The Polhemus murder comes about during a reelection campaign for Rusty’s boss Raymond Horgan (Bill Camp), and Horgan’s inter-office nemesis Nico Della Guardia (O-T Fagbenle) uses the opportunity to campaign his way into Horgan’s job. After all, Horgan can’t protect his own people. Della Guardia coming to power with his closest ally Tommy Molto (Peter Sarsgaard) gives “Presumed Innocent” the thrust of its tension in that these two will do anything to take down Rusty once they get the power to do so. It makes for a bizarrely insulated and often unbelievable show wherein Nico and Rusty are sketched as so intent on winning this case that they become almost cartoonish in their plotting and scheming. When a great actor like Peter Sarsgaard is reduced by a character that feels this inconsistent, one must look at the writing that refuses to give Tommy any inner monologue beyond some twisted professional vengeance. There’s a version of “Presumed Innocent” that reaches for the humanity of its characters more, but Kelley is so intent on the soap opera courtroom dynamics that he can’t be bothered to do that, at least not at the office.
The show handles its characters better outside of the legal arena. In the Sabich living room, Oscar nominee Ruth Negga gets to shine as Rusty’s wife, Barbara, doing so much with another underwritten role. Kelley can’t decide whether Barbara is a loyal partner or merely trying to outlast a storm before she moves on with her life, but Negga consistently makes the small beats work. Scenes in which she develops a flirtatious relationship with a bartender often feel out of a more thoughtful show than the bulk of “Presumed Innocent.” Still, Kelley and his team repeatedly let down their female characters. Carolyn is a catalyst for a male attorney’s crisis, never made three-dimensional, even in flashbacks. Lily Rabe, Elizabeth Marvel, and Noma Dumezweni are wasted in parts that feel like cogs in the plot machine. Even Gyllenhaal, a typically very good actor, can’t figure out his character, one whose angry outbursts feel more plot-driven than true.

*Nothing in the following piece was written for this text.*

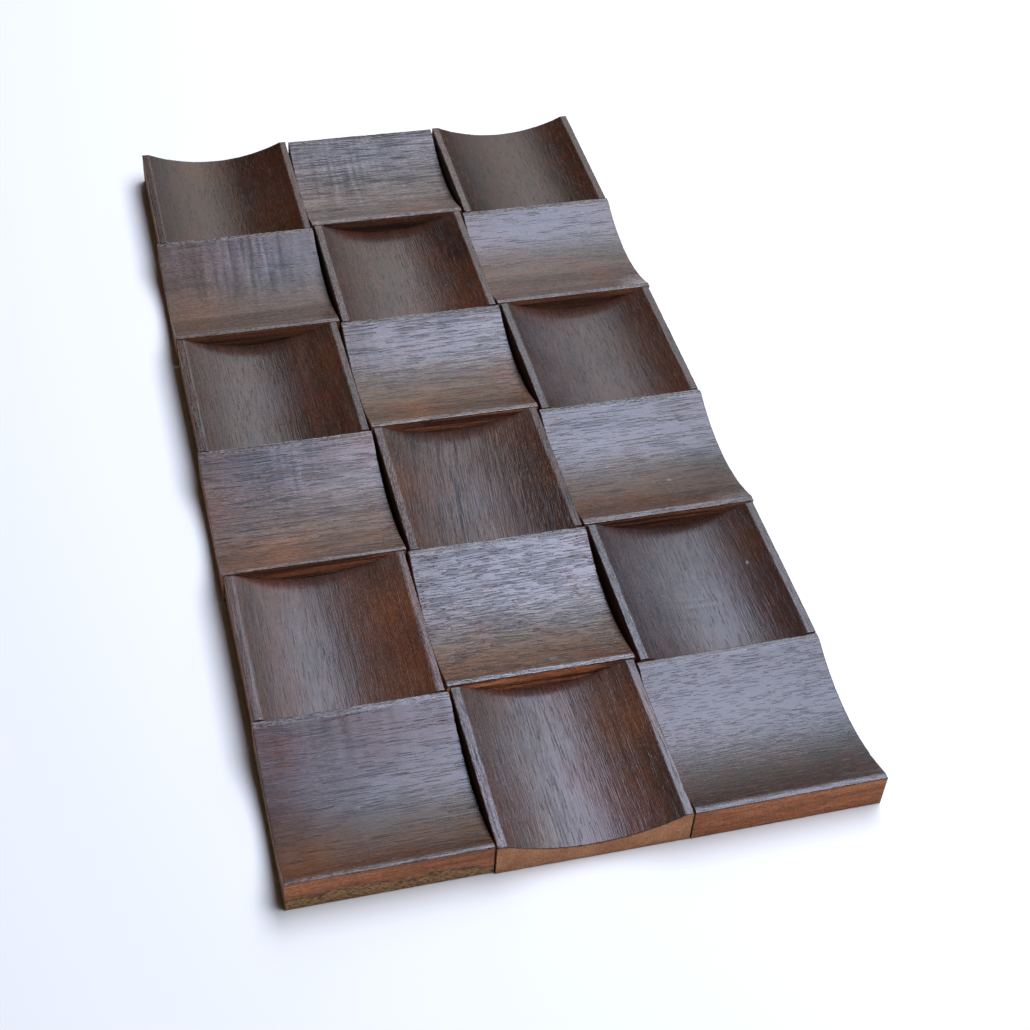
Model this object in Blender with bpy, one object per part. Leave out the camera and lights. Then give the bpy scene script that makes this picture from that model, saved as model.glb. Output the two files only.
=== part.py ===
"""Wall panel of eighteen coved hardwood blocks, lying face up.

The blocks stand in rows of three, and each one's grain and cove run square to its neighbours', so
coves along the panel alternate with coves across it. Lengths are in metres and angles in radians.
+X is to the right, +Y to the panel's back edge and +Z out of its face. The origin is on the
underside of the middle block of the third row, where the panel is fixed to its wall.
"""
import math

import bmesh
import bpy
from mathutils import Matrix, Vector

# The block, the same for all: its length runs with the grain and the cove. Edges turning by more
# than EASED_ABOVE are eased, so the crease between land and cove stays sharp.
BLOCK_LENGTH = 0.1005
BLOCK_WIDTH = 0.0978
BLOCK_THICKNESS = 0.0210
LAND_WIDTH = 0.0043
COVE_DEPTH = 0.0097
COVE_SEGMENTS = 32
EDGE_EASE = 0.0004
EASED_ABOVE = math.radians(50)

# The panel's grid: a seam is the mean gap between two blocks, across it in a row or along it
ROW_COUNT = 6
COLUMN_NAMES = ("left", "middle", "right")
ROW_SEAM = 0.00080
COLUMN_SEAM = 0.00135
ORIGIN_ROW = 3
MIDDLE_COLUMN = 2

# How each block lies off its place in the grid, in millimetres: to the right, to the back, and by
# how much one end is skewed against the other, counter-clockwise from above
BLOCK_DRIFT_MM = (
    ((0.1, -0.2, 0.4), (0.3, 0.4, -0.2), (0.4, -0.2, 0.1)),
    ((-0.1, 0.1, 0.1), (0.1, 0.7, 0.1), (-0.1, -0.3, 0.2)),
    ((-0.5, 0.0, 1.0), (0.2, 0.4, 0.1), (0.4, -0.2, 0.3)),
    ((-0.3, -0.2, 0.2), (0.2, 0.7, 0.4), (-0.1, -0.4, 0.3)),
    ((-0.3, -0.1, 0.3), (0.0, 0.5, -0.3), (0.5, -0.4, 0.2)),
    ((0.3, -0.1, 0.3), (-0.1, 0.4, 0.0), (-0.4, -0.8, 0.8)),
)
MILLIMETRE = 0.001

# Stain tones: colour, and which tone each block took
STAIN_COLOURS = {
    "grey_brown_stain": (0.16, 0.13, 0.12, 1.0),
    "dark_brown_stain": (0.10, 0.065, 0.05, 1.0),
    "red_brown_stain": (0.22, 0.14, 0.12, 1.0),
}
BLOCK_STAINS = (
    ("dark_brown_stain", "grey_brown_stain", "dark_brown_stain"),
    ("grey_brown_stain", "dark_brown_stain", "grey_brown_stain"),
    ("dark_brown_stain", "grey_brown_stain", "dark_brown_stain"),
    ("red_brown_stain", "dark_brown_stain", "grey_brown_stain"),
    ("dark_brown_stain", "grey_brown_stain", "dark_brown_stain"),
    ("red_brown_stain", "dark_brown_stain", "grey_brown_stain"),
)
STAIN_ROUGHNESS = 0.42


def clear_objects():
    """Remove whatever the scene starts with."""
    for item in list(bpy.data.objects):
        bpy.data.objects.remove(item, do_unlink=True)


def stain(name):
    """Satin stained wood in one of the named tones."""
    finish = bpy.data.materials.new(name)
    finish.use_nodes = True
    shader = finish.node_tree.nodes["Principled BSDF"]
    shader.inputs["Base Color"].default_value = STAIN_COLOURS[name]
    shader.inputs["Roughness"].default_value = STAIN_ROUGHNESS
    shader.inputs["Metallic"].default_value = 0.0
    return finish


def cove_arc():
    """Points of the cove's arc from its right edge to its left, across the block."""
    half_chord = BLOCK_WIDTH / 2 - LAND_WIDTH
    radius = (half_chord ** 2 + COVE_DEPTH ** 2) / (2 * COVE_DEPTH)
    centre_height = BLOCK_THICKNESS - COVE_DEPTH + radius
    half_angle = math.asin(half_chord / radius)
    points = []
    for step in range(COVE_SEGMENTS + 1):
        angle = half_angle * (1 - 2 * step / COVE_SEGMENTS)
        points.append((radius * math.sin(angle), centre_height - radius * math.cos(angle)))
    return points


def block_profile():
    """Outline of the block's end: flat underside, upright sides, two lands and the cove."""
    side = BLOCK_WIDTH / 2
    foot = [(-side, 0.0), (side, 0.0), (side, BLOCK_THICKNESS)]
    return foot + cove_arc() + [(-side, BLOCK_THICKNESS)]


def block_mesh(name):
    """One block standing on z = 0 about its own centre, with its grain along Y."""
    shape = bmesh.new()
    corners = [shape.verts.new((x, -BLOCK_LENGTH / 2, z)) for x, z in block_profile()]
    end = shape.faces.new(corners)
    sweep = bmesh.ops.extrude_face_region(shape, geom=[end])
    moved = [item for item in sweep["geom"] if isinstance(item, bmesh.types.BMVert)]
    bmesh.ops.translate(shape, verts=moved, vec=Vector((0.0, BLOCK_LENGTH, 0.0)))
    bmesh.ops.recalc_face_normals(shape, faces=shape.faces)
    mesh = bpy.data.meshes.new(name)
    shape.to_mesh(mesh)
    shape.free()
    return mesh


def grid_place(row, column):
    """Centre of a block's place in the grid, from the middle block of the origin's row."""
    half_pair = (BLOCK_LENGTH + BLOCK_WIDTH) / 2
    return Vector((
        (column - MIDDLE_COLUMN) * (half_pair + COLUMN_SEAM),
        (ORIGIN_ROW - row) * (half_pair + ROW_SEAM),
        0.0,
    ))


def block_drift(row, column):
    """How far a block lies off its place, with the origin's own block at none, and its turn."""
    right, back, skew = BLOCK_DRIFT_MM[row - 1][column - 1]
    origin_right, origin_back, _ = BLOCK_DRIFT_MM[ORIGIN_ROW - 1][MIDDLE_COLUMN - 1]
    shift = Vector((right - origin_right, back - origin_back, 0.0)) * MILLIMETRE
    turn = math.atan2(skew * MILLIMETRE, max(BLOCK_LENGTH, BLOCK_WIDTH))
    return shift, turn


def add_block(row, column, finishes):
    """Place one block, crosswise where its row and column add up to an odd number."""
    name = f"block_row{row}_{COLUMN_NAMES[column - 1]}"
    block = bpy.data.objects.new(name, block_mesh(name))
    block.data.materials.append(finishes[BLOCK_STAINS[row - 1][column - 1]])
    shift, turn = block_drift(row, column)
    if (row + column) % 2:
        turn += math.pi / 2
    place = Matrix.Translation(grid_place(row, column) + shift)
    block.matrix_world = place @ Matrix.Rotation(turn, 4, "Z")
    ease = block.modifiers.new("eased_edges", "BEVEL")
    ease.width = EDGE_EASE
    ease.segments = 1
    ease.limit_method = "ANGLE"
    ease.angle_limit = EASED_ABOVE
    bpy.context.scene.collection.objects.link(block)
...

Now, some would argue that all of these shallow characters are Turow’s fault and that this kind of entertainment is inherently plot-driven instead of nuanced, but that’s more easily forgivable in a pageturner or a two-hour movie. When one has to spend eight hours with insincere dialogue and unbelievable plot twists, the seams and flaws in the storytelling become an extra weight on a production that brings it down, a common problem in the Kelley Universe lately as he has actively chased the success of “Big Little Lies” with inferior mystery-driven mini-series like “The Undoing,” “Anatomy of a Scandal,” and “A Man in Full.”
It feels like critics have become broken records when it comes to the prevalence of mini-series that can’t sustain their episode order. Still, it truly is at the core of why “Presumed Innocent” falters because this kind of storytelling requires urgency that so often dissipates over multiple hours of TV. It can be done well. Kelley has done it well himself recently with projects like the first season of “Big Little Lies” and the underrated “Love & Death,” but it requires not just stretching a narrative but enriching it through subtlety and nuance that a film runtime doesn’t allow. Viewers need more than a whodunit to hold them for eight hours. Creators who don’t realize that are presuming you’re easily entertained. [C]
“Presumed Innocent” premieres on Apple TV+ on June 12, 2024.